*Directive*: Pull out every line below holding the word "part".

*Working data*:
* BEGIN *
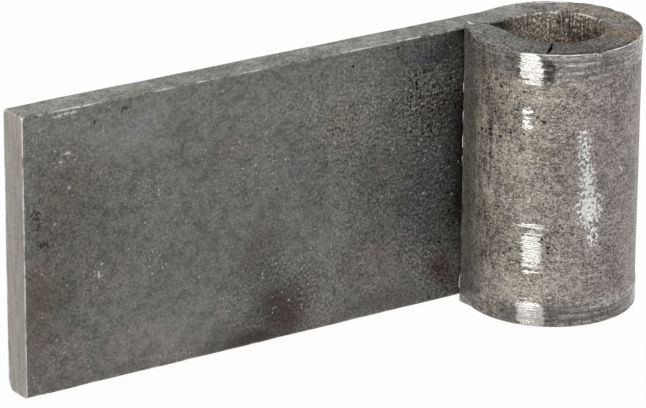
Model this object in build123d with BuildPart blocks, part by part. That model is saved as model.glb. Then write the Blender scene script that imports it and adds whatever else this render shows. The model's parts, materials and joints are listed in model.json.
* END *
* BEGIN *
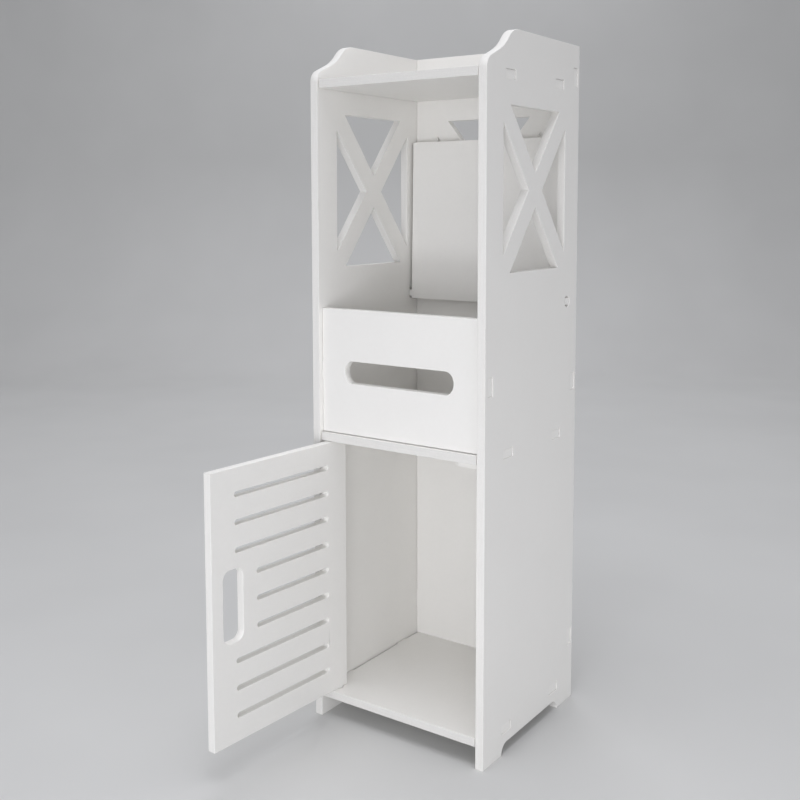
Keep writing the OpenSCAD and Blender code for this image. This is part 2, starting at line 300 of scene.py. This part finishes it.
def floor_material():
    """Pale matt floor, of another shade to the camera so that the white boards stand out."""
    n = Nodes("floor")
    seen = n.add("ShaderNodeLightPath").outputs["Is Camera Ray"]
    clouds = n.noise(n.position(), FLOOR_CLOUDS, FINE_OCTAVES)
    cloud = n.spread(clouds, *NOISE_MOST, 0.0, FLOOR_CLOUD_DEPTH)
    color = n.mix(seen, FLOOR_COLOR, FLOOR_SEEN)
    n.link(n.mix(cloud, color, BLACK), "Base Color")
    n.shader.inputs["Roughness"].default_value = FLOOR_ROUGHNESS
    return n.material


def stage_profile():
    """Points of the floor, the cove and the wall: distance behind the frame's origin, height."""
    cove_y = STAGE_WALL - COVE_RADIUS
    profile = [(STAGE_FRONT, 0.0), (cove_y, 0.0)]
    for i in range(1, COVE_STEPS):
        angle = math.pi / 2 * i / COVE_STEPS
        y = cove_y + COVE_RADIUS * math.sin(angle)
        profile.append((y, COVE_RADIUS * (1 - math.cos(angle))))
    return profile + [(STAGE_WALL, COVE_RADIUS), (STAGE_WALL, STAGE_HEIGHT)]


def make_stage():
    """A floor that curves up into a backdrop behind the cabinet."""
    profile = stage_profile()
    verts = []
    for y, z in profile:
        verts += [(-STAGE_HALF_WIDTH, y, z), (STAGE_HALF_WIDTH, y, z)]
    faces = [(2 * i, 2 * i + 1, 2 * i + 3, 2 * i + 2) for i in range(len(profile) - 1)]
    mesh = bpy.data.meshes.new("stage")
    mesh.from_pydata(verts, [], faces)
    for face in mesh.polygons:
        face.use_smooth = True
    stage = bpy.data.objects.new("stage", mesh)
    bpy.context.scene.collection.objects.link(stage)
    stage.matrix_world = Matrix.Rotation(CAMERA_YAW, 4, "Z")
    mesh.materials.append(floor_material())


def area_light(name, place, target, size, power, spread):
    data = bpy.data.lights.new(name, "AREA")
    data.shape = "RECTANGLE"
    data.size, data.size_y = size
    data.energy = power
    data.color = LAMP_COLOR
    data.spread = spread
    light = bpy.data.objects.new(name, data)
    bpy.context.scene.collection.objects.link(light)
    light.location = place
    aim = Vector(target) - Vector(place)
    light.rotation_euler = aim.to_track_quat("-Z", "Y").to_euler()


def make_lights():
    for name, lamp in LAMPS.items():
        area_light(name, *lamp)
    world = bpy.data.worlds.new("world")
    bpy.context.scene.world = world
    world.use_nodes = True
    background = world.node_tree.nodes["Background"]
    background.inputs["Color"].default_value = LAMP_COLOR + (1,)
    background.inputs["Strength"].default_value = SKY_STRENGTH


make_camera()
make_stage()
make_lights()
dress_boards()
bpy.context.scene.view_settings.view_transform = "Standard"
* END *
*The result*:
Model this object in build123d with BuildPart blocks, part by part. That model is saved as model.glb. Then write the Blender scene script that imports it and adds whatever else this render shows. The model's parts, materials and joints are listed in model.json.
Keep writing the OpenSCAD and Blender code for this image. This is part 2, starting at line 300 of scene.py. This part finishes it.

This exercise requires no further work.